El 'caranchoa' que llevamos dentro
La bofetada del repartidor del vídeo del 'caranchoa' es la que muchos llevan esperando propinar para desahogarse de las ofensas o humillaciones sufridas. No obstante, el que haya hechos explicativos de la reacción, no la justifica, por desproporcionada y por eludir la vía racional de solución del agravio en favor de la violenta.
Lo primero que te sorprende tras ver el vídeo es qué se le pasó la por cabeza a la persona que te lo envió. ¿Dónde está la gracia? ¿O es que quizá pretendía que me concienciara de las duras condiciones laborales de los "repartidores"? ¿O había subyacente una enseñanza moral de cómo responder ante el agravio gratuito de un tercero? Me costó entender el neologismo cuando lo vi en los medios de comunicación, y mucho más me dejó atónito el eco social, pues se había convertido en el tema del día. Después de la que le propinó Glenn Ford a Rita Hayworth, no recordaba una bofetada que hubiera tenido tanta repercusión.
Pero una vez superadas esas impresiones, el episodio da de sí para entender, o quizá solo vislumbrar, una fragmento de la realidad social que a veces pasa desapercibida. Para quien, como yo, ya tiene una cierta edad, es difícil percartarse -todavía más, comprender- que haya individuos que puedan ganarse la vida grabando vídeos basados en bromas, muchas de ellas pesadas, a ciudadanos inocentes. De acuerdo, aceptémoslo: hay gente pa tó. Siempre ha existido el graciosillo que no percibe la sutil diferencia que cumplen las preposiciones en una lengua: no es lo mismo "reírse de" que "reírse con". Pero que esas ganancias provengan, directa o indirectamente, de las numerosísimas visitas y visualizaciones de dichas películas en los distintos portales de internet produce todavía más perplejidad, al poner de manifiesto cuán extendida está la necesidad de reírse de los demás como escapatoria de una realidad probablemente nada divertida. Quizá, en el fondo, uno de los efectos positivos de la difusión del vídeo sea que algunos adolescentes que quisieran adoptar como modelo a seguir al productor del vídeo cejen en ese empeño de convertirse en efímeros directores de parodias carentes de gracia a costa de humillar a ciudadanos desprevenidos. Habrían aprendido preventivamente en mejilla ajena.

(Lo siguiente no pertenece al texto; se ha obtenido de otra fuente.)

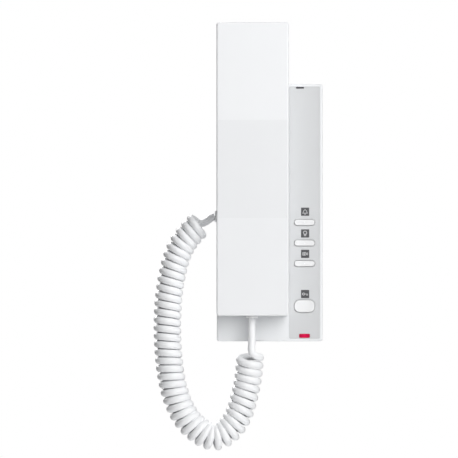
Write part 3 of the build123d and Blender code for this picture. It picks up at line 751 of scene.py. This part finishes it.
def tube_vertices(points, radius, sides):
    """Rings of vertices round a line, one round each of its points."""
    tangents = []
    for i in range(len(points)):
        before = points[max(i - 1, 0)]
        after = points[min(i + 1, len(points) - 1)]
        tangents.append((after - before).normalized())
    side = tangents[0].orthogonal().normalized()
    vertices = []
    for here, along in zip(points, tangents):
        side = square_to(along, side)
        for k in range(sides):
            angle = 2 * math.pi * k / sides
            vertices.append(here + turned_about(along, side, angle) * radius)
    return vertices


def tube_faces(rings, sides):
    """The faces between the rings of a tube, and one at each end."""
    faces = []
    for i in range(rings - 1):
        for k in range(sides):
            n = (k + 1) % sides
            faces.append((i * sides + k, i * sides + n, (i + 1) * sides + n, (i + 1) * sides + k))
    last = (rings - 1) * sides
    faces.append(tuple(reversed(range(sides))))
    faces.append(tuple(last + k for k in range(sides)))
    return faces


def map_tube(mesh, points, sides):
    """The UV map of a tube: from 0 to 1 round it, and metres along it."""
    lengths = Line(points).lengths
    uv = mesh.uv_layers.new(name="along")
    for face in mesh.polygons:
        columns = [mesh.loops[loop].vertex_index % sides for loop in face.loop_indices]
        on_seam = 0 in columns and sides - 1 in columns
        for loop, column in zip(face.loop_indices, columns):
            ring = mesh.loops[loop].vertex_index // sides
            u = 1.0 if on_seam and column == 0 else column / sides
            uv.data[loop].uv = (u, lengths[ring])


def tube(name, points, radius, sides):
    """A closed round tube along a line, smooth but for its two end faces."""
    mesh = bpy.data.meshes.new(name)
    mesh.from_pydata(tube_vertices(points, radius, sides), [], tube_faces(len(points), sides))
    map_tube(mesh, points, sides)
    for face in mesh.polygons:
        face.use_smooth = len(face.vertices) == 4
    piece = bpy.data.objects.new(name, mesh)
    bpy.context.scene.collection.objects.link(piece)
    return piece


# Pieces

class INTERCOM_OT_finishes(bpy.types.Operator):
    """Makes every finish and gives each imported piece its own"""
    bl_idname = "intercom.finishes"
    bl_label = "Finishes"

    def execute(self, context):
        made = finishes()
        for part in frame["record"]["subparts"]:
            node = frame["nodes"][part["node"]]
            node.data.materials.clear()
            node.data.materials.append(made[part["material_slot"]])
        return {"FINISHED"}


class INTERCOM_OT_curly_cord(bpy.types.Operator):
    """Makes the whole cord as one tube: straight under the handset, curled, and into the base"""
    bl_idname = "intercom.curly_cord"
    bl_label = "Curly cord"

    def execute(self, context):
        cord = settings("intercom_cord")
        handset_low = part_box("handset_cord_bush")[0]
        base_low, base_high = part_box("base_cord_bush")
        handset_run = [Vector(point) * MM for point in HANDSET_RUN]
        base_run = [Vector(point) * MM for point in BASE_RUN]
        start = handset_run[0]
        handset_exit = Vector((start.x, start.y, handset_low.z))
        base_exit = Vector((base_low.x, base_run[-1].y, (base_low.z + base_high.z) / 2))
        middle = (handset_exit + start) / 2
        controls = [handset_exit, middle, *handset_run, *curl_controls(cord), *base_run, base_exit]
        points = points_of(controls, CORD_RESOLUTION)
        piece = tube("curly_cord", points, cord.diameter / 2, cord.sides)
        piece.data.materials.append(material_named("cord_jacket"))
        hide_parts("cord_handset_tail", "cord_curls", "cord_base_tail")
        Line(points).length
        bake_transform(piece)
        return {"FINISHED"}


def key_cap_height(key):
    """The height of a key's cap, which is what stands in front of its flange."""
    depths = [vertex.co.y for vertex in frame["nodes"][key].data.vertices]
    cap = [vertex.co.z for vertex in frame["nodes"][key].data.vertices
           if vertex.co.y < min(depths) + CAP_DEPTH]
    return max(cap) - min(cap)


def draw_pictogram(key, middle, tile):
    """The raised lines of one pictogram, as one mesh round the middle of its tile's front."""
    drawing = PICTOGRAM_SHARES[key]
    half = tile.size / 2

    def at(share):
        return Vector((middle.x + share[0] * half, middle.y, middle.z + share[1] * half))

    parts = []
    for first, second in drawing["strokes"]:
        start, end = at(first), at(second)
        run = end - start
        turn = -math.atan2(run.z, run.x)
        line = block((start + end) / 2, (run.length + tile.stroke, 2 * tile.relief, tile.stroke), turn)
        round_off(line, tile.relief * LINE_EDGE_SHARE)
        parts.append(line)
    for centre, radius in drawing["rings"]:
        parts.append(flat_ring(at(centre), radius * half, tile.stroke, tile.relief))
    return join(parts, f"pictogram_{drawing['name']}")


class INTERCOM_OT_tiles(bpy.types.Operator):
    """Makes the dark tiles above the keys and the plain pictograms on them"""
    bl_idname = "intercom.tiles"
    bl_label = "Pictogram tiles"

    def execute(self, context):
        tile = settings("intercom_tiles")
        strip_low, strip_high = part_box("key_strip")
        x = (strip_low.x + strip_high.x) / 2 + tile.shift
        for number, (key, gap) in enumerate(TILE_GAPS.items(), start=1):
            key_low, key_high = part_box(key)
            flange = (key_high.z - key_low.z - key_cap_height(key)) / 2
            z = key_high.z - flange + gap * MM + tile.size / 2
            plate = block((x, strip_low.y, z), (tile.size, 2 * tile.proud, tile.size))
            round_corners(plate, tile.corner)
            rename(plate, f"pictogram_tile_{number}")
            dress(plate, "pictogram_tile", "base")
            drawing = draw_pictogram(key, Vector((x, strip_low.y - tile.proud, z)), tile)
            dress(drawing, "pictogram_line", "base")
        return {"FINISHED"}


class INTERCOM_OT_touch_dots(bpy.types.Operator):
    """Makes the small raised dot in the middle of each call key"""
    bl_idname = "intercom.touch_dots"
    bl_label = "Touch dots"

    def execute(self, context):
        tile = settings("intercom_tiles")
        for key in CALL_KEYS:
            low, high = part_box(key)
            centre = Vector(((low.x + high.x) / 2, low.y, (low.z + high.z) / 2))
            deselect()
            bpy.ops.mesh.primitive_uv_sphere_add(segments=DOT_SEGMENTS, ring_count=DOT_RINGS,
                                                 radius=tile.dot_radius, location=centre,
                                                 rotation=(math.pi / 2, 0.0, 0.0))
            dot = bpy.context.active_object
            settle(dot)
            bpy.ops.object.mode_set(mode="EDIT")
            bpy.ops.mesh.select_all(action="SELECT")
            bpy.ops.mesh.bisect(plane_co=centre + Vector((0.0, tile.dot_radius * DOT_SUNK_SHARE, 0.0)),
                                plane_no=(0.0, 1.0, 0.0), use_fill=True, clear_outer=True)
            bpy.ops.object.mode_set(mode="OBJECT")
            flatten(dot, centre.y, tile.dot_height / tile.dot_radius)
            rename(dot, key.replace("call_button", "touch_dot"))
            dress(dot, "white_keys", key)
        return {"FINISHED"}


class INTERCOM_OT_notch_shade_latch(bpy.types.Operator):
    """Makes the dark latch that holds the key strip, which shows in the strip's notch: partly a real clip,
    and dark as painted shade of the hollow behind the notch
    """
    bl_idname = "intercom.strip_latch"
    bl_label = "Strip latch"

    def execute(self, context):
        latch = settings("intercom_latch")
        low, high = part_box("key_strip")
        x = (low.x + high.x) / 2 - NOTCH_LEFT * MM
        width = NOTCH_SIZE[0] * MM - 2 * latch.clearance
        height = NOTCH_SIZE[1] * MM - 2 * latch.clearance
        z = high.z - NOTCH_SIZE[1] * MM / 2
        front = low.y + latch.recess
        step = front + latch.lip
        tongue = block((x, (step + high.y) / 2, z), (width, high.y - step, height))
        lip = block((x, step, z - height / 4), (width, 2 * latch.lip, height / 2))
        for part in (tongue, lip):
            round_off(part, latch.clearance)
        piece = join([tongue, lip], "strip_latch")
        # Painted shade: the latch is black, so that the notch shows as dark as its hollow in shade
        dress(piece, "black_parts", "base")
        return {"FINISHED"}


# Studio

def soft_light(name, place, target, side, power):
    """A square light that faces a point and that no camera sees."""
    lamp = bpy.data.lights.new(name, "AREA")
    lamp.shape = "SQUARE"
    lamp.size = side
    lamp.energy = power
    light = bpy.data.objects.new(name, lamp)
    light.location = place
    light.visible_camera = False
    light.rotation_euler = (Vector(target) - Vector(place)).to_track_quat("-Z", "Y").to_euler()
    bpy.context.scene.collection.objects.link(light)


def floor_paint(name, tint):
    """Pale paint that looks evenly lit from every side, and throws no extra light on the object."""
    finish = Finish(name)
    shade = finish.mix(finish.noise(2 * MM), darker(tint, 0.97), tint)
    lit = finish.node("ShaderNodeBsdfPrincipled", {"Base Color": shade, "Roughness": 0.7})
    even = finish.node("ShaderNodeEmission", {"Color": opaque(tint), "Strength": FLOOR_GLOW})
    return finish.finished(finish.mix_shaders(finish.seen_directly() * FLOOR_EVENNESS, lit, even))


def white_surroundings(strength):
    """White on every side: full white behind the object, and softer as light on it."""
    world = bpy.data.worlds.new("surroundings")
    bpy.context.scene.world = world
    world.use_nodes = True
    nodes = Nodes(world.node_tree)
    received = nodes.node("ShaderNodeBackground", {"Color": opaque(WHITE), "Strength": strength})
    seen = nodes.node("ShaderNodeBackground", {"Color": opaque(WHITE)})
    nodes.end(nodes.mix_shaders(nodes.seen_directly(), received, seen), "ShaderNodeOutputWorld")


def front_camera(stage, depth):
    """The camera of the photo: level, straight in front, and far off."""
    lens = bpy.data.cameras.new("camera")
    lens.sensor_width = SENSOR_WIDTH
    lens.lens = lens.sensor_width * stage.distance / stage.view_width
    camera = bpy.data.objects.new("camera", lens)
    camera.location = (stage.view_x, depth - stage.distance, stage.view_z)
    camera.rotation_euler = (math.pi / 2, 0.0, 0.0)
    bpy.context.scene.collection.objects.link(camera)
    bpy.context.scene.camera = camera


class INTERCOM_OT_stage(bpy.types.Operator):
    """Sets up the pale floor, the soft lights, the white surroundings and the camera"""
    bl_idname = "intercom.stage"
    bl_label = "Stage"

    def execute(self, context):
        stage = settings("intercom_stage")
        low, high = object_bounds()
        middle = (low + high) / 2
        deselect()
        bpy.ops.mesh.primitive_grid_add(x_subdivisions=FLOOR_SQUARES, y_subdivisions=FLOOR_SQUARES,
                                        size=FLOOR_SIDE,
                                        location=(middle.x, 0.0, low.z - stage.floor_drop))
        floor = bpy.context.active_object
        floor.name = "floor"
        settle(floor)
        floor.data.materials.append(floor_paint("pale_floor", FLOOR_TINT))
        floor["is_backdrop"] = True
        for name, (place, side) in LIGHTS.items():
            soft_light(name, place, middle, side, getattr(stage, name))
        white_surroundings(stage.surround)
        front_camera(stage, middle.y)
        context.scene.view_settings.view_transform = "Standard"
        return {"FINISHED"}


STEPS = (INTERCOM_OT_finishes, INTERCOM_OT_curly_cord, INTERCOM_OT_tiles, INTERCOM_OT_touch_dots,
         INTERCOM_OT_notch_shade_latch, INTERCOM_OT_stage)
GROUPS = {"intercom_cord": CordSettings, "intercom_tiles": TileSettings, "intercom_latch": LatchSettings,
          "intercom_finish": FinishSettings, "intercom_stage": StageSettings}


class INTERCOM_PT_panel(bpy.types.Panel):
    """Lists the steps that make the intercom, with the sizes and colours that they use"""
    bl_label = "Intercom"
    bl_space_type = "VIEW_3D"
    bl_region_type = "UI"
    bl_category = "Intercom"

    def draw(self, context):
        for step in STEPS:
            self.layout.operator(step.bl_idname)
        for group in GROUPS:
            held = settings(group)
            for name in held.__annotations__:
                self.layout.prop(held, name)


def register():
    for name, group in GROUPS.items():
        bpy.utils.register_class(group)
        setattr(bpy.types.Scene, name, bpy.props.PointerProperty(type=group))
    for made in (*STEPS, INTERCOM_PT_panel):
        bpy.utils.register_class(made)


def unregister():
    for made in reversed((*STEPS, INTERCOM_PT_panel)):
        bpy.utils.unregister_class(made)
    for name, group in GROUPS.items():
        delattr(bpy.types.Scene, name)
        bpy.utils.unregister_class(group)


def main():
    register()
    bpy.ops.intercom.finishes()
    bpy.ops.intercom.curly_cord()
    bpy.ops.intercom.tiles()
    bpy.ops.intercom.touch_dots()
    bpy.ops.intercom.strip_latch()
    bpy.ops.intercom.stage()


if __name__ == "__main__":
    main()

Pero, por otro lado, hay un riesgo que surge de cómo otros han entendido el vídeo. Para ellos, sí hay encerrado en él una enseñanza: la bofetada estaba justificada. En el repartidor, muchos han visto reflejada la actitud deseada ante las agresiones gratuitas o injustas de la realidad. ¿Por qué agachar la cabeza o darse la vuelta resignadamente ante la afrenta del imbécil de turno? Ese imbécil puede ser el jefe arbitrario que además te tiene manía, el colega prepotente de la oficina, el conductor que te grita desde su coche en el semáforo o el pasajero maleducado que se sienta a tu lado en el avión. La bofetada del repartidor es la que muchos llevan esperando propinar para desahogarse de las ofensas o humillaciones sufridas. No obstante, el que haya hechos explicativos de la reacción, no la justifica por desproporcionada y por eludir la vía racional de solución del agravio en favor de la violenta. De ahí, la repulsa a esa reacción desde un punto de vista racional.

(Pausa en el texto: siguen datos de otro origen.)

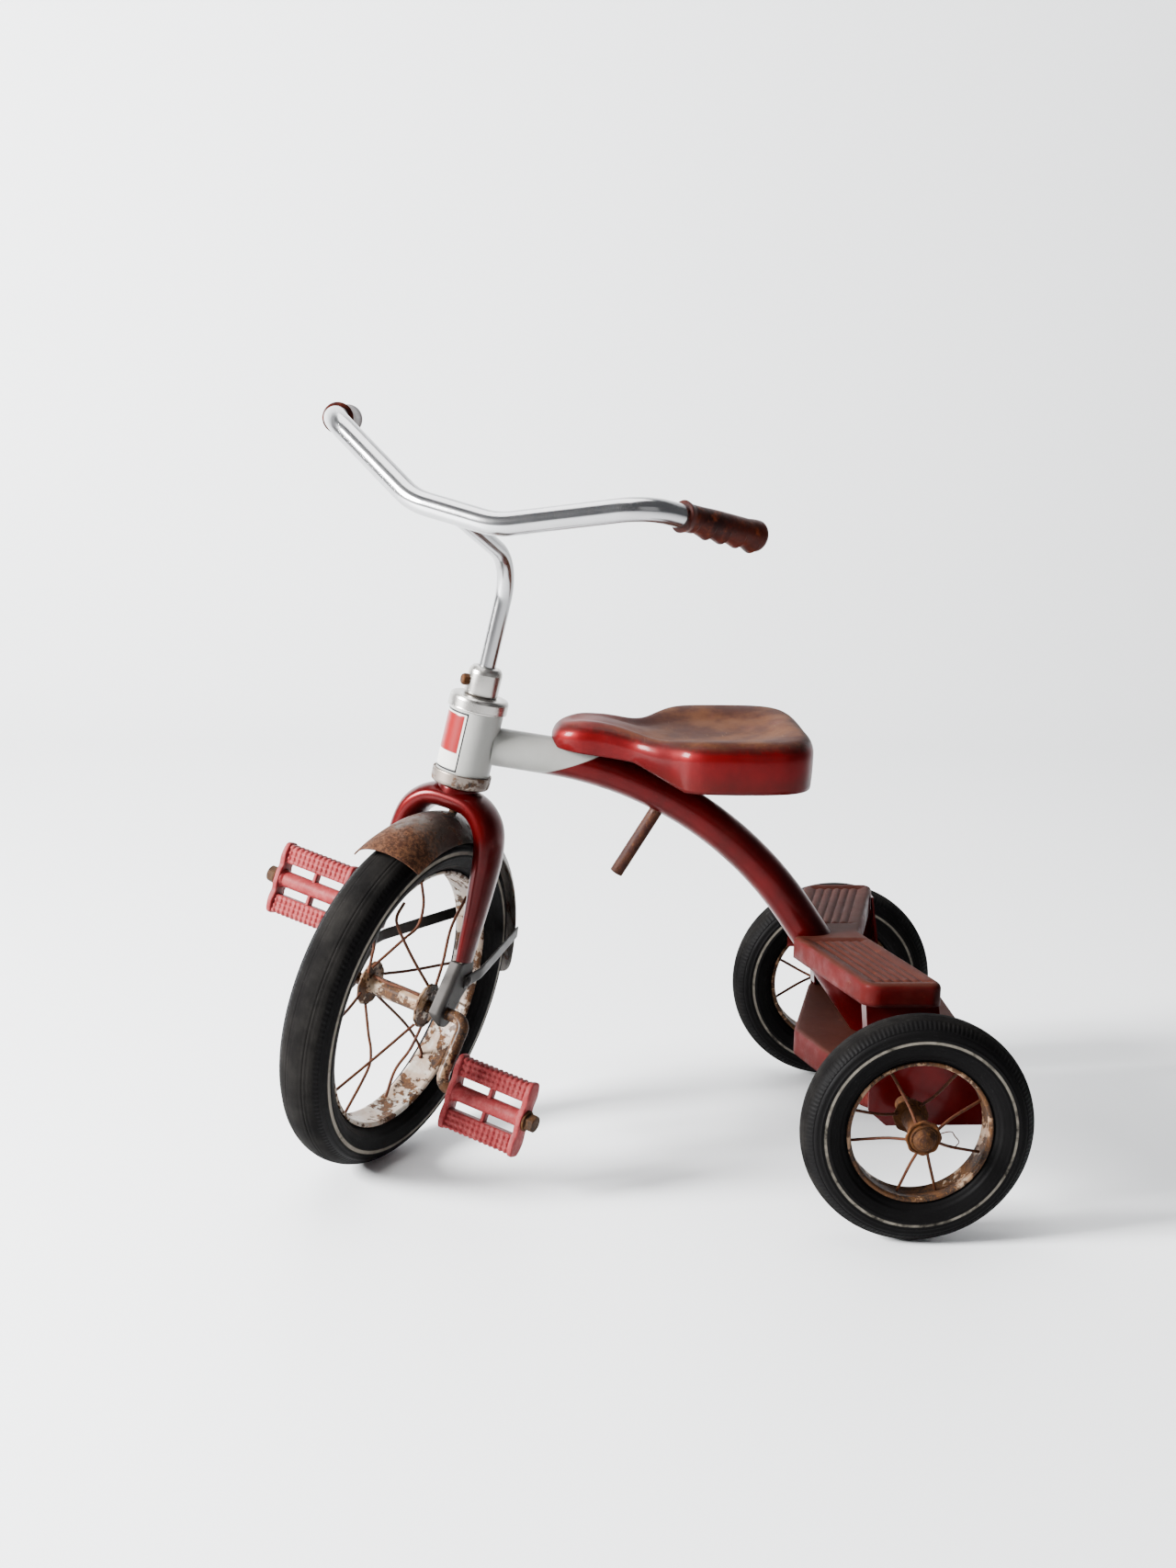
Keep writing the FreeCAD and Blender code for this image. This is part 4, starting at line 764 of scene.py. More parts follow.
FRONT_CENTRE = joint_point("front_wheel_spin")
PAINT_LINE = unit(np.array([0.0, -13.0, 39.0]))
PAINT_POINT = np.array([0.0, REAR_Y - 311.0, 358.0]) * MM

red_frame = red_enamel("candy red enamel", wear=0.10, dull=0.18)
red_tube = red_enamel("candy red and white backbone", wear=0.10, dull=0.22,
                      white_from=(PAINT_LINE, float(PAINT_LINE @ PAINT_POINT)))
red_fork = red_enamel("candy red fork", wear=0.07, dull=0.10)
red_legs = red_enamel("candy red legs", wear=0.12, dull=0.20)
red_seat = seat_enamel("worn seat enamel", SEAT_RIM)
red_deck = deck_enamel("walked deck enamel")
red_step = deck_enamel("walked step enamel", 0.1)
white_head = chipped_white("white head enamel", 0.03, 50.0, dirt=0.15)
white_rim = chipped_white("rusted rim enamel", 0.47, 44.0, (0.40, 0.385, 0.34), 0.65)
white_rear_rim = chipped_white("rusted rear rim enamel", 0.62, 40.0, (0.25, 0.205, 0.135), 0.85)
hub_enamel = chipped_white("rusted hub enamel", 0.55, 55.0, (0.27, 0.215, 0.135), 0.8)
crank_enamel = chipped_white("rusted crank plate", 0.64, 52.0, (0.30, 0.24, 0.16), 0.8)
chrome = plated("chrome plate")
chrome_worn = plated("worn chrome plate", (0.46, 0.44, 0.41), 0.20, 0.20, 0.22)
chrome_dull = plated("dulled brown plate", (0.16, 0.125, 0.10), 0.42, 0.36, 0.35)
rust_brown = rusted("brown rust")
rust_hub = rusted("orange hub rust", 70.0, (0.085, 0.028, 0.008), 0.35)
rust_wire = rusted("spoke rust", 120.0, (0.060, 0.017, 0.010), 0.5, 0.7)
rust_post = rusted("seat post rust", 60.0, (0.028, 0.007, 0.006), 0.6, 0.6)
rust_dark = rusted("dark fastener rust", 110.0, (0.022, 0.012, 0.007), 0.5, 0.7)
grey_strip = dull_steel("matt grey steel")
rubber_grip = aged_rubber("aged grip rubber")
pedal_red = faded_plastic("faded pedal plastic")
fender_finish = fender_plate("rusted fender plate", FRONT_CENTRE)
label_finish = label_print("plain head label")

# ---- wheels ------------------------------------------------------------------------
RIM_LIP, RIM_FLOOR = 2.2, 4.2
WIRE_STEPS = 8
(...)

Sin embargo, ¿y si no son ellos sino nosotros los que también llevamos dentro un pequeño y reprimido caranchoa? ¿Quién no ha sentido cómo desde el estómago le sube la reacción visceral, irreprimible, instintiva, salvaje de rebelarse -aunque solo sea una vez- ante la imbecilidad que a veces nos rodea? Afortunadamente, antes de llegar a las extremidades superiores, ese impulso es mitigado por los resortes morales (¿o simple cobardía?) que nos llevan a pensar que los conflictos deben solucionarse por otras vías más civilizadas en aras de la paz social. Que esa violencia subyacente se diluya en unas (indecentes) risas es, simplemente, un mal menor.